In spite of these compelling arguments, the number of UK retailers having implemented Click & Collect remains low a decade after launch. According to eNova’s internal research, only 30% of the multichannel retailers listed in Retail Knowledge Bank’s top 200 list have implemented C&C services. If we were to plot that on the Roger’s innovation diffusion curve, we’d be midway through “early majority”. John Lewis only launched click and collect services in 2009 and Marks and Spencer their “Shop Your Way” concept in 2010.


Why has adoption been so slow?

The many practical challenges to C&C have surely been one barrier. The list of questions for retailers to consider would be too long to detail in this article but include: do I pick products from store shelves or from warehouse? Do I have good enough stock accuracy to ensure a product reserved online has not flown off the shelf in the meantime? Are my eCommerce platform and back end systems geared up for C&C and the demands of integrated data? Should customers pay for the item online or in store at collection? How long do I give them to pick up their orders? Does it cannibalise other parts of my business and who gets credited with the sale?


The more likely reason for slow take-up is that with improvements in other areas of ecommerce yielding a minimum of 15% market growth rate, and mobile and social gathering equally exciting momentum, it has simply not been a priority.


The question is, what are non-adopters missing?

The most recent results from 4 national multichannel retailers with C&C demonstrate the missed opportunity:

  • Argos (C&C launched in 2000):

Argos remains the only example of the longevity potential of C&C. In round numbers, total sales from the online channel are now worth £1.3bn and 30% of sales, having grown at 40% per annum over the past 7 years. Click and collect represents 70% of that at just under £1bn in sales, and has grown at an astonishing 60% per annum since 2003. To put things in perspective, online market growth rate over the same period has been around 25% per annum.

  • Halfords (C&C launched in 2008):

Reserve and collect penetration has reached an impressive 80% of online orders 2 years after launch.

  • John Lewis (C&C launched in 2009):

John Lewis’ online sales for their last year end reached a little over half a billion and 17% of sales, of which eNova estimates C&C represents 20-30% already growing at well over 100% p.a.

  • Marks & Spencer (C&C launched in 2010):

At M&S’ freshly launched “Shop your Way”, 13% of online orders are said to be collected in store making C&C a business potentially worth over £50m annually.


Are we correct to attribute these successes to C&C?

There is without a doubt some level of cannibalisation occurring between channels.

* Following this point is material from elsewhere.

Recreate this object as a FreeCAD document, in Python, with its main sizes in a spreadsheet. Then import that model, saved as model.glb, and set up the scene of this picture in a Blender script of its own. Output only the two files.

However, it is counterbalanced by three factors:

  1. On average 30-40% of customers pick up something extra in store as they are collecting their orders. At John Lewis, this argument alone suffices to justify potential cannibalisation. At Argos where there is nothing much to pick up, “non online sales” do show worrying trends at minus 6% per annum over the past two years

  2. Customers are increasingly switching to retailers offering integrated C&C services as the limitations of home delivery take their toll. For many, waiting at home for a parcel to arrive or queuing at a depot to pick it up is simply not practical and the convenience of the C&C model, allowing the customer to pick up their product at their convenience, is a true differentiator. The old “share of wallet” metric has never been so relevant and it is no surprise that pure plays like ASOS are now trying to find collection points to keep their customers.

  3. Click and Collect is, when well executed, the cheapest fulfillment method for online orders by a long way.


Experience has shown us at eNova that investment payback on C&C implementations should be well within a year and we are yet to find an example where C&C is not continuing to grow well above market rates generating high level of enthusiasm from companies’ Boards and their customers alike.


To those of us who’ve been observing the industry for a while, Click and Collect can feel like a dinosaur in comparison with more recent developments like mobile or social. Yet it is surprising how many retailers are yet to embrace the opportunity. With data proving its success accumulating over the years, it remains one of the most proven ways to embrace multichannel retailing and one of the best tools to remain at the forefront of the growth pack in an increasingly challenging retail environment.